Dear Abu Frank, I agree that Ramadan is entitled to be as religiously illiberal as he likes, and I support the similar wishes of Calvinists, Roman Catholics, etc. to pursue the inevitable theological and political conclusions of their faiths as they like. My point, again, is that while liberals should support his right to hold his illiberal religious beliefs, they should not accomodate his political beliefs, which I think we disagree about. I do not think he is politically liberal. Insofar as Ramadan dismissed the arguments of the French thinkers noted above as communitarian suggests he is not politically liberal, but rather arguing from a position of identity-based politics. I believe, by the way, this is a perfectly legitimate intellectual position, but not by any means liberal. If Ramadan has elsewhere given evidence of a liberal position expressed in public discourse, I'm interested to know about it. In the meantime, I suggest liberals stand against Ramadan's political stance not because he is an Islamist, but on the basis of his illiberal arguments. Further, I suggest liberals take the same stance against born-again Christians, Roman Catholics, etc. and anyone who would exercise similar identity- or faith-based beliefs in the political realm, whether they're held by Tariq Ramadan or the current President of the United States.

Yours, Lee Smith

Abu Frank

Lee Smith:

The difference in political principle between you and Ramadan continues to elude me. You condemn a "position of identity-based politics", he a "souci communautaire"; you seem to differ not over the principle but over its application to cases.
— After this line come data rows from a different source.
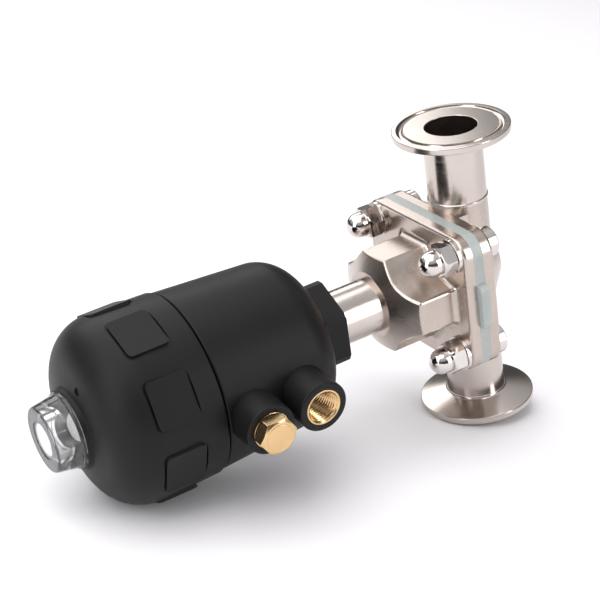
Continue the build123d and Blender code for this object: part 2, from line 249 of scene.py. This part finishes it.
clearLook = {"ior": 1.5, "transmission": 0.96, "colour": (0.97, 0.975, 0.98, 1), "grain": 500.0,
             "patch": 90.0, "roughness": (0.02, 0.10), "ripple": 0.12, "depth": 0.0006}


def clearMaterial():
    material, tree, shader = newMaterial("clearPlastic", clearLook)
    grain = useGroup(tree, grainGroup, {"Scale": clearLook["grain"], "Patch Scale": clearLook["patch"]})
    shader.inputs["Base Color"].default_value = clearLook["colour"]
    rough = mapRange(tree, grain.outputs["Patches"], *clearLook["roughness"])
    tree.links.new(rough, shader.inputs["Roughness"])
    normal = bumpFrom(tree, grain.outputs["Patches"], clearLook["ripple"], clearLook["depth"])
    tree.links.new(normal, shader.inputs["Normal"])
    return material


clearPlastic = clearMaterial()
print("materials made")

creaseAngle = radians(32)
finishOf = {
    castSteel: ["valve_body", "bonnet"],
    tubeSteel: ["lower_ferrule", "upper_ferrule", "lower_ferrule_tube", "upper_ferrule_tube"],
    neckSteel: ["neck_tube"],
    blackPlastic: ["actuator_housing", "actuator_cover"],
    brass: ["port_insert_1", "port_insert_2", "port_plug"],
    whitePlastic: ["indicator_disc", "lower_stem_guide", "upper_stem_guide", "piston_guide_ring"],
    blackRubber: ["plug_washer", "stem_seal", "piston_seal", "cover_oring", "neck_oring",
                  "diaphragm_backing"],
    diaphragmSilicone: ["diaphragm"],
    pistonPlastic: ["piston"],
    springSteel: ["outer_spring", "inner_spring"],
    stemSteel: ["stem", "piston_washer", "piston_nut", "indicator_pin", "compressor", "compressor_pin",
                "diaphragm_stud", "neck_nut", "spring_seat"],
    clearPlastic: ["indicator_cap"],
    nutSteel: [name % number for name in ("cap_screw_%d", "nut_washer_%d", "acorn_nut_%d")
               for number in (1, 2, 3, 4)],
}
for material, names in finishOf.items():
    for name in names:
        mesh = nodes[name].data
        mesh.materials.clear()
        mesh.materials.append(material)
        mesh.shade_smooth()
        mesh.set_sharp_from_angle(angle=creaseAngle)
print("finishes assigned")


def copyOf(name, label):
    source = nodes[name]
    piece = bpy.data.objects.new(label, source.data.copy())
    bpy.context.scene.collection.objects.link(piece)
    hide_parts(name)
    return piece


# springs and diaphragm are copied into their own pieces; the springs ride the actuator
level = (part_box("upper_ferrule")[1].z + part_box("lower_ferrule")[0].z) / 2

for name, label in (("outer_spring", "outerSpring"), ("inner_spring", "innerSpring")):
    piece = copyOf(name, label)
    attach(piece, "actuator")
    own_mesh(piece)

for name, label, slotName in (("diaphragm", "diaphragmSheet", "diaphragm_white"),
                              ("diaphragm_backing", "diaphragmBacking", "rubber_black")):
    piece = copyOf(name, label)
    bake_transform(piece)
print("springs and diaphragm made")

# open air port: the bore carries a real helical thread
portThread = {"pitch": 0.001337, "minor": 0.00574, "major": 0.00656, "mouth": 0.0070,
              "mouthDepth": 0.0012, "crest": 0.12, "flank": 1.32, "around": 72, "rowsPerTurn": 8}
portInsert = {"facing": -174.7, "depth": 0.0140, "outer": 0.00778, "bevel": 0.0002,
              "inset": 0.00001, "crease": 40}


def ringFaces(first, second, count):
    return [(first + i, first + (i + 1) % count, second + (i + 1) % count, second + i) for i in range(count)]


def threadRadius(angle, depth):
    phase = (depth / portThread["pitch"] + angle / (2 * pi)) % 1.0
    groove = 1.0 - abs(2 * phase - 1.0)
    groove = min(1.0, max(0.0, (groove - portThread["crest"]) * portThread["flank"]))
    radius = portThread["minor"] + (portThread["major"] - portThread["minor"]) * groove
    lead = max(0.0, 1.0 - depth / portThread["mouthDepth"])
    return max(radius, portThread["minor"] + (portThread["mouth"] - portThread["minor"]) * lead)


def makePortInsert():
    low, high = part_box("port_insert_1")
    turnedBy = radians(portInsert["facing"])
    outward = Vector((0, cos(turnedBy), sin(turnedBy)))
    sideways = Vector((1, 0, 0))
    upward = outward.cross(sideways)
    centre = (low + high) / 2
    depth, outer = portInsert["depth"], portInsert["outer"]
    inset, bevel = portInsert["inset"], portInsert["bevel"]
    face = centre + outward * (depth / 2 - inset)
    foot = depth - 2 * inset
    count = portThread["around"]
    rows = int(depth / portThread["pitch"] * portThread["rowsPerTurn"])
    verts, faces = [], []

    def addRing(radiusAt, down):
        start = len(verts)
        for i in range(count):
            angle = 2 * pi * i / count
            radius = radiusAt(angle)
            spoke = sideways * cos(angle) + upward * sin(angle)
            verts.append(face - outward * down + spoke * radius)
        return start

    rings = [addRing(lambda angle: outer, foot), addRing(lambda angle: outer, bevel),
             addRing(lambda angle: outer - bevel, 0.0)]
    for row in range(rows + 1):
        down = foot * row / rows
        rings.append(addRing(lambda angle: threadRadius(angle, down), down))
    rings.append(rings[0])
    for first, second in zip(rings, rings[1:]):
        faces += ringFaces(first, second, count)
    mesh = bpy.data.meshes.new("airPortInsert")
    mesh.from_pydata([tuple(v) for v in verts], [], faces)
    mesh.materials.append(brass)
    mesh.shade_smooth()
    mesh.set_sharp_from_angle(angle=radians(portInsert["crease"]))
    piece = bpy.data.objects.new("airPortInsert", mesh)
    bpy.context.scene.collection.objects.link(piece)
    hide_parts("port_insert_1")
    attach(piece, "actuator")


makePortInsert()
print("threaded port made")


# the valve lies on its cover and lower ferrule, so the floor is tilted in this frame
studio = {"floorTilt": 10.1, "floorDrop": 0.00443, "floorSize": 6.0, "paper": (0.93, 0.915, 0.94, 1),
          "paperRoughness": 0.9, "paperSpecular": 0.1, "airStrength": 0.62}
tilt = radians(studio["floorTilt"])
up = Vector((sin(tilt), 0, cos(tilt)))


def addFloor():
    mesh = bpy.data.meshes.new("floor")
    side = Vector((0, 1, 0))
    along = side.cross(up)
    half = studio["floorSize"] / 2
    centre = up * -studio["floorDrop"]
    corners = [centre + along * a * half + side * b * half
               for a, b in ((-1, -1), (1, -1), (1, 1), (-1, 1))]
    mesh.from_pydata(corners, [], [(0, 1, 2, 3)])
    floor = bpy.data.objects.new("floor", mesh)
    bpy.context.scene.collection.objects.link(floor)
    material = bpy.data.materials.new("floorPaper")
    material.use_nodes = True
    shader = material.node_tree.nodes["Principled BSDF"]
    shader.inputs["Base Color"].default_value = studio["paper"]
    shader.inputs["Roughness"].default_value = studio["paperRoughness"]
    shader.inputs["Specular IOR Level"].default_value = studio["paperSpecular"]
    mesh.materials.append(material)


addFloor()

lights = {
    "overhead": {"at": (-0.25, 0.10, 1.05), "size": (1.5, 1.3), "power": 10.0},
    "leftSoft": {"at": (-1.05, -0.25, 0.60), "size": (0.5, 0.9), "power": 4.2},
    "rightSoft": {"at": (0.55, -0.95, 0.35), "size": (0.30, 0.9), "power": 4.6},
    "backRim": {"at": (0.10, 1.10, 0.70), "size": (1.2, 0.5), "power": 4.0},
}
aim = Vector((-0.09, 0, level))
for name, light in lights.items():
    data = bpy.data.lights.new(name, "AREA")
    data.shape = "RECTANGLE"
    data.size, data.size_y = light["size"]
    data.energy = light["power"]
    lamp = bpy.data.objects.new(name, data)
    lamp.location = light["at"]
    lamp.rotation_mode = "QUATERNION"
    lamp.rotation_quaternion = (aim - lamp.location).to_track_quat("-Z", "Y")
    bpy.context.scene.collection.objects.link(lamp)


def addWorld():
    world = bpy.data.worlds.new("studioAir")
    bpy.context.scene.world = world
    world.use_nodes = True
    tree = world.node_tree
    ground = tree.nodes["Background"]
    place = tree.nodes.new("ShaderNodeTexCoord")
    split = tree.nodes.new("ShaderNodeSeparateXYZ")
    tree.links.new(place.outputs["Generated"], split.inputs[0])
    ramp = tree.nodes.new("ShaderNodeValToRGB")
    heights = tree.nodes.new("ShaderNodeMapRange")
    heights.inputs["From Min"].default_value = -1.0
    tree.links.new(split.outputs["Z"], heights.inputs["Value"])
    tree.links.new(heights.outputs[0], ramp.inputs["Fac"])
    # brightness by height, from straight below to straight above
    stops = [(0.0, 0.75), (0.46, 0.62), (0.53, 0.14), (0.66, 0.10), (0.76, 0.80), (1.0, 1.30)]
    elements = ramp.color_ramp.elements
    for element, (position, value) in zip(elements, (stops[0], stops[-1])):
        element.position = position
        element.color = (value, value, value, 1)
    for position, value in stops[1:-1]:
        elements.new(position).color = (value, value, value * 1.01, 1)
    path = tree.nodes.new("ShaderNodeLightPath")
    white = mixColour(tree, path.outputs["Is Camera Ray"], ramp.outputs["Color"], (1, 1, 1, 1))
    tree.links.new(white, ground.inputs["Color"])
    ground.inputs["Strength"].default_value = studio["airStrength"]


addWorld()
bpy.context.scene.view_settings.view_transform = "Standard"
print("floor and lights set")

shot = {"at": (-0.3896, -0.5732, 0.4140), "along": (0.420, 0.785, -0.456), "right": (0.841, -0.525, -0.130),
        "focal": 106.26}
camera = bpy.data.objects.new("camera", bpy.data.cameras.new("camera"))
bpy.context.scene.collection.objects.link(camera)
camera.data.lens = shot["focal"]
back = -Vector(shot["along"]).normalized()
right = Vector(shot["right"])
right = (right - back * right.dot(back)).normalized()
rise = back.cross(right)
turn = Matrix((right, rise, back)).transposed().to_4x4()
camera.matrix_world = Matrix.Translation(shot["at"]) @ turn
camera.data.clip_start, camera.data.clip_end = 0.01, 50
bpy.context.scene.camera = camera
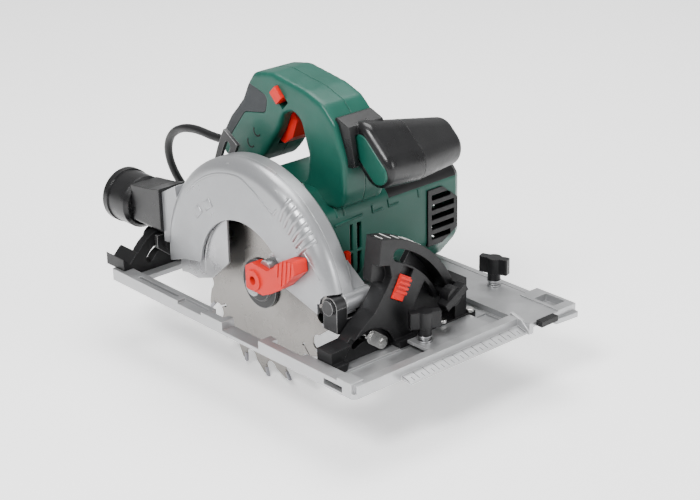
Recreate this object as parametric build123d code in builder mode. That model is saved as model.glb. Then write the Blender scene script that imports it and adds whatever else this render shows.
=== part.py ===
"""Corded hand-held circular saw for guide-rail work.

+X is the cutting direction, +Y points from the blade towards the motor and +Z is up.
The origin is on the sole, in the middle of the blade's thickness, straight under the
arbor. The saw rests at its full cutting depth, square to the sole, with the lower
guard swung back. All sizes are in millimetres.
"""
from build123d import *
import os
from math import acos, cos, degrees, pi, radians, sin, sqrt, tan

os.makedirs("parts", exist_ok=True)

# ---- driving dimensions ----
BLADE_RADIUS = 80.0
CUT_DEPTH = 55.0
ARBOR_Z = BLADE_RADIUS - CUT_DEPTH
ARBOR = (0.0, ARBOR_Z)
TEETH = 18
TOOTH_STEP = 360.0 / TEETH
FIRST_TOOTH = 213.0
PLATE_HALF = 0.7

GEAR_TEETH = 65
PINION_TEETH = 12
CENTRE_DISTANCE = 24.0
MODULE = 2 * CENTRE_DISTANCE / (GEAR_TEETH + PINION_TEETH)
SHAFT = (0.0, ARBOR_Z + CENTRE_DISTANCE)

GUARD_OUTER = 103.0
GUARD_FACE_EDGE = 92.0
GUARD_WALL = 2.5
GUARD_FACE_Y = -18.0
GUARD_SEAM_Y = -5.0
GUARD_BACK_Y = 8.0
WINDOW_RADIUS = 55.0
LOWER_GUARD_RADIUS = 87.0

PIVOT = (98.0, 41.0)
PIVOT_EAR_RADIUS = 7.5
PIVOT_PIN_RADIUS = 4.0

SOLE_NEAR_Y = -49.0
SOLE_FAR_Y = 165.0
SOLE_REAR_X = -140.0
SOLE_FRONT_X = 160.0
RIM_HEIGHT = 10.0
WEB_HEIGHT = 4.0
OPENING = (-113.0, 106.3, -37.0, 20.0)
GROOVE_Y = 134.5
GROOVE_WIDTH = 24.0
GROOVE_DEPTH = 5.0

SECTOR_OUTER = 94.0
SECTOR_SLOT = 82.0
SECTOR_BACK_X = 107.0
SECTOR_FACE_X = 123.0
REAR_SLOT = 24.5
GUIDE_SLOT = 18.5

MOTOR_FRONT_Y = 12.0
MOTOR_END_Y = 168.0
MOTOR_WALL = 3.0

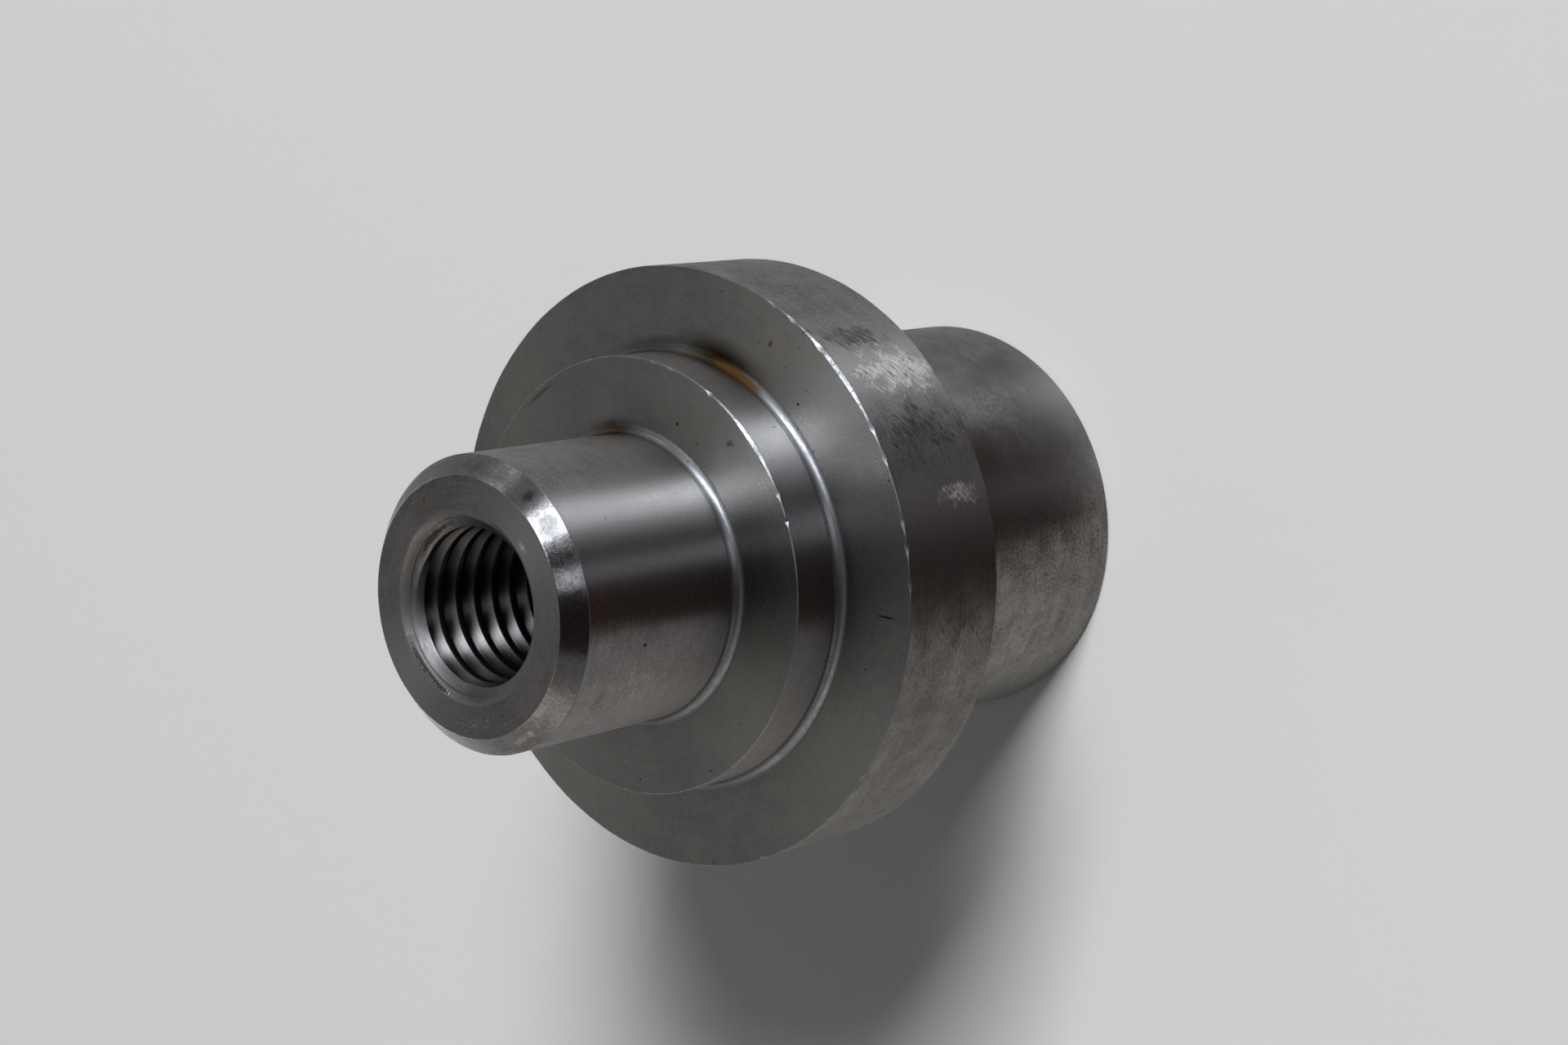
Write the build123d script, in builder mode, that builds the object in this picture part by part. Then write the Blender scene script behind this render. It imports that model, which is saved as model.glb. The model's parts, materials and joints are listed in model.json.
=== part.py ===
"""Turned flange body: one steel bar turned to four diameters, with a blind tapped hole in its nose.

The part stands on its shank end. Its axis is +Z, and the origin is the centre of the shank's end face.
"""
import math
import os

from build123d import *

# Driving dimensions in millimetres, from the shank end up to the nose.
shank_diameter = 45.0
shank_length = 34.5
flange_diameter = 64.0
flange_thickness = 14.5
shoulder_diameter = 46.0
shoulder_length = 6.5
spigot_diameter = 30.0
spigot_length = 23.0

# Edges: a clear lead-in chamfer on the nose, small edge breaks elsewhere, and tool-nose
# fillets in the three inner corners.
nose_chamfer = 2.0
flange_edge_break = 0.3
shoulder_edge_break = 0.3
shank_edge_break = 0.5
corner_fillet = 1.0

# Tapped hole for an M18 x 2.5 screw. The wall is bored to the thread's minor diameter.
thread_minor_diameter = 15.7
hole_depth = 38.0
drill_point_angle = 118.0
mouth_diameter = 19.5
mouth_angle = 120.0

# Heights of the faces that the lengths above give.
flange_rear_height = shank_length
flange_front_height = flange_rear_height + flange_thickness
shoulder_front_height = flange_front_height + shoulder_length
nose_height = shoulder_front_height + spigot_length

# Radii that the diameters above give.
shank_radius = shank_diameter / 2
flange_radius = flange_diameter / 2
shoulder_radius = shoulder_diameter / 2
spigot_radius = spigot_diameter / 2
bore_radius = thread_minor_diameter / 2
mouth_radius = mouth_diameter / 2

# The countersink's cone and the drill's point, as depths along the axis.
mouth_depth = (mouth_radius - bore_radius) / math.tan(math.radians(mouth_angle / 2))
point_depth = bore_radius / math.tan(math.radians(drill_point_angle / 2))


def ring_edges(body, radius, height):
    """Circular edges of the body with this radius at this height."""
    circles = body.edges().filter_by(GeomType.CIRCLE)
    at_height = [edge for edge in circles if abs(edge.arc_center.Z - height) < 0.01]
    return [edge for edge in at_height if abs(edge.radius - radius) < 0.01]


with BuildPart() as turned_body:
    # The outside is one stepped half-section turned about the axis.
    with BuildSketch(Plane.XZ) as outer_section:
        with BuildLine() as outer_outline:
            Polyline(
                (0, 0),
                (shank_radius, 0),
                (shank_radius, flange_rear_height),
                (flange_radius, flange_rear_height),
                (flange_radius, flange_front_height),
                (shoulder_radius, flange_front_height),
                (shoulder_radius, shoulder_front_height),
                (spigot_radius, shoulder_front_height),
                (spigot_radius, nose_height),
                (0, nose_height),
                close=True,
            )
        make_face()
    revolve(axis=Axis.Z)

    # Outer edges, from the shank end to the nose.
    chamfer(ring_edges(turned_body, shank_radius, 0), length=shank_edge_break)
    chamfer(ring_edges(turned_body, flange_radius, flange_rear_height), length=flange_edge_break)
    chamfer(ring_edges(turned_body, flange_radius, flange_front_height), length=flange_edge_break)
    chamfer(ring_edges(turned_body, shoulder_radius, shoulder_front_height), length=shoulder_edge_break)
    chamfer(ring_edges(turned_body, spigot_radius, nose_height), length=nose_chamfer)

    # Inner corners keep the round nose of the turning tool.
    fillet(ring_edges(turned_body, shank_radius, flange_rear_height), radius=corner_fillet)
    fillet(ring_edges(turned_body, shoulder_radius, flange_front_height), radius=corner_fillet)
    fillet(ring_edges(turned_body, spigot_radius, shoulder_front_height), radius=corner_fillet)

    # The blind hole: pointed drill bottom, straight wall, countersunk mouth.
    with BuildSketch(Plane.XZ) as hole_section:
        with BuildLine() as hole_outline:
            Polyline(
                (0, nose_height - hole_depth - point_depth),
                (bore_radius, nose_height - hole_depth),
                (bore_radius, nose_height - mouth_depth),
                (mouth_radius, nose_height),
                (0, nose_height),
                close=True,
            )
        make_face()
    revolve(axis=Axis.Z, mode=Mode.SUBTRACT)

turned_body.part.label = "turned_body"

os.makedirs("parts", exist_ok=True)
export_step(turned_body.part, "parts/turned_body.step")
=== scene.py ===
"""Turned flange body in bare steel: the finished surface, its studio and its camera.

The part stands on its shank end, its axis is +Z and every length here is in metres.
"""

import json
import math

import bmesh
import bpy
import numpy as np
from bpy.props import FloatProperty, IntProperty, PointerProperty, StringProperty
from mathutils import Matrix, Vector


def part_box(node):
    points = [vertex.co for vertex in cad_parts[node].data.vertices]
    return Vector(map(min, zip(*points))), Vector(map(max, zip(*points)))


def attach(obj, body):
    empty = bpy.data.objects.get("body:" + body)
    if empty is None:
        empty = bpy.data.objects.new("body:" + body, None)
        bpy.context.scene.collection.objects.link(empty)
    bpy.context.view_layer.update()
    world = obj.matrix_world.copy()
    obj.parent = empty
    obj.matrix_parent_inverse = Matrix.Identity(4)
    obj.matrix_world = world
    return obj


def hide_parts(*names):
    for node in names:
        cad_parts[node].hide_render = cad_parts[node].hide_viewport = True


bl_info = {
    "name": "Turned flange body",
    "version": (1, 0, 0),
    "blender": (4, 5, 0),
    "location": "3D View > Sidebar > Turned part",
    "description": "Builds the finished surface of a turned steel part and a studio to show it in",
    "category": "Add Mesh",
}

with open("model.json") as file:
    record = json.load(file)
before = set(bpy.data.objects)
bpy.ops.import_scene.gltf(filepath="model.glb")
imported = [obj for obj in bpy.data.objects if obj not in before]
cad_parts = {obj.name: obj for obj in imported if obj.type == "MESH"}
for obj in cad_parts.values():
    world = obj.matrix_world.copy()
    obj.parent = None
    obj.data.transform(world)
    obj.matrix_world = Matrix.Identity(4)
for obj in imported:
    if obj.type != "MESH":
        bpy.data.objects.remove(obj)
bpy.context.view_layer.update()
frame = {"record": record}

MM = 0.001
NODE = "turned_body"
MOUNTS = {mount["name"]: mount for mount in frame["record"]["mounts"]}


def mount_radius(name):
    """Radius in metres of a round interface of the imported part."""
    return MOUNTS[name]["dims"]["r_mm"] * MM


def mount_top(name):
    """Height of the upper end of a round interface's wall."""
    return MOUNTS[name]["pos_m"][2] + MOUNTS[name]["dims"]["length_mm"] * MM / 2


# Diameters and heights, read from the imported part.
_, TOP_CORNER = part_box(NODE)
NOSE_HEIGHT = TOP_CORNER.z
FLANGE_RADIUS = TOP_CORNER.x
FLANGE_FRONT = MOUNTS["flange_face"]["pos_m"][2]
SPIGOT_RADIUS = mount_radius("spigot")
SHOULDER_RADIUS = mount_radius("shoulder")
SHANK_RADIUS = mount_radius("shank")
BORE_RADIUS = mount_radius("nose_thread")

# The hole: depth of its wall, the countersink, the drill's point, and where the thread begins.
WALL_DEPTH = 38.0 * MM
MOUTH_ANGLE = 120.0
DRILL_POINT_ANGLE = 118.0
THREAD_START = 2.183 * MM
THREAD_FLANK_ANGLE = 30.0
THREAD_ROUNDING = 0.12 * MM
THREAD_FADE_TURNS = 1.5
# Rings of the drill's point, as shares of the way from the wall's end to its tip.
DRILL_POINT_RINGS = (0.0, 0.02, 0.5, 1.0)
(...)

I agree with you that Ramadan makes some weak arguments; he would do better IMO to confine himself to his substantive charge against Taguieff, Finkielkraut, etc., that they "[relativisent] la défense des principes universels d'égalité [et] de justice", than to impugn their motives. I happen to believe that you make some weak arguments too, but that seems to me poor grounds for condemning either you or Ramadan as anti-liberal.